1

What my logic is:

  1. To divide (column 3 by column 2) and show the result (these calculation is read from fileB).
  2. To show the the actual values (untouched, read from FileA)
  3. If the result is zero (zero division error), write it to zero_file, if result is between 1 and 6, write it to between_file, if is more than 8, write it to great_file, if it's neither of those, write it to neither_file.

fileA:

col1 col2 col3 col4
1    1K   2K   name1
2    0    3K   name2
3    1K   20M  name3
4    2K   14K  name4

fileB:

col1 col2 col3     col4
1    1000 2000     name1
2    0    3000     name2
3    1000 20000000 name3
4    2000 14000    name4

Why two files?

These two above files are generated somewhere else and the values are not fixed (so, let us skip how them are made).
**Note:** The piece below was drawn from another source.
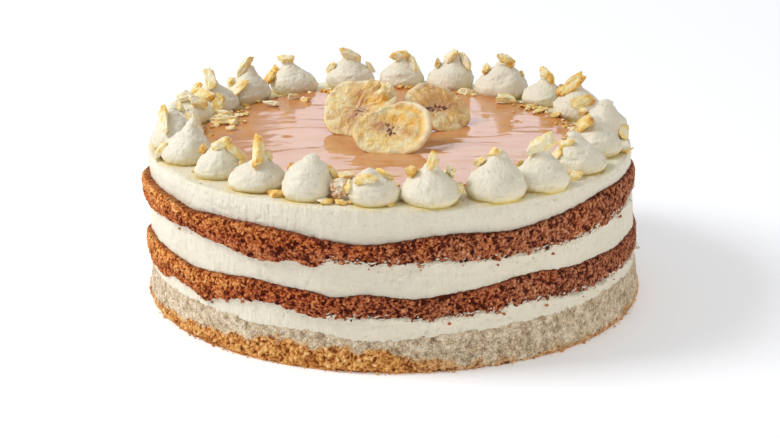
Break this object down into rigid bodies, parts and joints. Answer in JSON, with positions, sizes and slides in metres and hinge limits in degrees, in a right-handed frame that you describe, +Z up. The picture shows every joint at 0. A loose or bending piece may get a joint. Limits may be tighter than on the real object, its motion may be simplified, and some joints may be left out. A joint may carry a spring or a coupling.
{
  "type": "banana cream pie cake",
  "caption": "Round layer cake with bands of blond and brown sponge between cream, a caramel pool on top, a ring of piped cream dollops with chopped nuts, and dried banana slices.",
  "frame": {"origin": "middle of the flat underside of the bottom sponge, where the cake rests", "axes": "+Z up through the layers, -Y towards the viewer of the picture, +X to the viewer's right"},
  "size_m": [0.2314, 0.2311, 0.0943],
  "materials": {
    "blond_sponge": "fine dry crumb with a browned foot",
    "brown_sponge": "coarse open crumb",
    "cream": "smooth scraped cream",
    "cream_and_nuts": "smooth piped cream with chopped nuts",
    "caramel": "glossy poured caramel",
    "banana": "dried, slightly leathery"
  },
  "bodies": {
    "root": {"cake_base": "blond_sponge", "cream_lower": "cream", "cake_lower": "brown_sponge", "cream_middle": "cream", "cake_upper": "brown_sponge", "cream_top": "cream_and_nuts", "caramel": "caramel", "dollop_01": "cream_and_nuts", "dollop_02": "cream_and_nuts", "dollop_03": "cream_and_nuts", "dollop_04": "cream_and_nuts", "dollop_05": "cream_and_nuts", "dollop_06": "cream_and_nuts", "dollop_07": "cream_and_nuts", "dollop_08": "cream_and_nuts", "dollop_09": "cream_and_nuts", "dollop_10": "cream_and_nuts", "dollop_11": "cream_and_nuts", "dollop_12": "cream_and_nuts", "dollop_13": "cream_and_nuts", "dollop_14": "cream_and_nuts", "dollop_15": "cream_and_nuts", "dollop_16": "cream_and_nuts", "dollop_17": "cream_and_nuts", "dollop_18": "cream_and_nuts", "dollop_19": "cream_and_nuts", "dollop_20": "cream_and_nuts", "dollop_21": "cream_and_nuts", "dollop_22": "cream_and_nuts", "dollop_23": "cream_and_nuts", "banana_slice_1": "banana", "banana_slice_2": "banana", "banana_slice_3": "banana"}
  },
  "joints": []
}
fileB is calculated from fileA and all K and Ms are converted to bytes.

Expected output

I am trying to fileB --> col3 divide by col2 (if it's zero or greater than 8 or between 1 and 4 (different conditions)), then show the values from fileA --> it is calculated from col3 by col2:

The name1's rate is 2 (it is calculated from 2K by 1K).
The name2's rate is 0 (it is calculated from 3K by 0).
The name3's rate is 20000 (it is calculated from 20M by 1K).
The name4's rate is 7 (it is calculated from 14K by 2K).

My attempts

This is my another attempt (with double quotes):

awk "
(NR == FNR) {
   rate = (!\$2 ? 0 : \$3/\$2)
   rx = (\$2)
   tx = (\$3)
   file_name = \"$PWD/file\"
   next
}
rate >= 1 && rate <= 4 {file_name=\"$PWD/file\"}
rate >= 8 {file_name=\"$PWD/file\"}
!rate {file_name=\"$PWD/file\"}
{
   first = (\$2)
   second = (\$3)
}
END {
   print \"ratio for\", \$NF, \"is\", rate, \"(result original receive:\", first \", original transfer:\", second \")\" > file_name
}" col3 col2

This is my another attempt (with single quotes and no variables):

awk '
(NR == FNR) {
   rate = (!$2 ? 0 : $3/$2)
   rx = ($2)
   tx = ($3)
   file_name = "/path/file"
   next
}
rate >= 1 && rate <= 4 {file_name="/path/file"}
rate >= 8 {file_name="/path/file"}
!rate {file_name="/path/file"}
{
   first = ($2)
   second = ($3)
}
END {
   print "ratio for", $NF, "is", rate, "(result original receive:", first ", original transfer:", second ")" > file_name
}' col3 col2

My issue with my attempt

ratio for name4 is 7 (result original receive: 2K, original transfer: 14K)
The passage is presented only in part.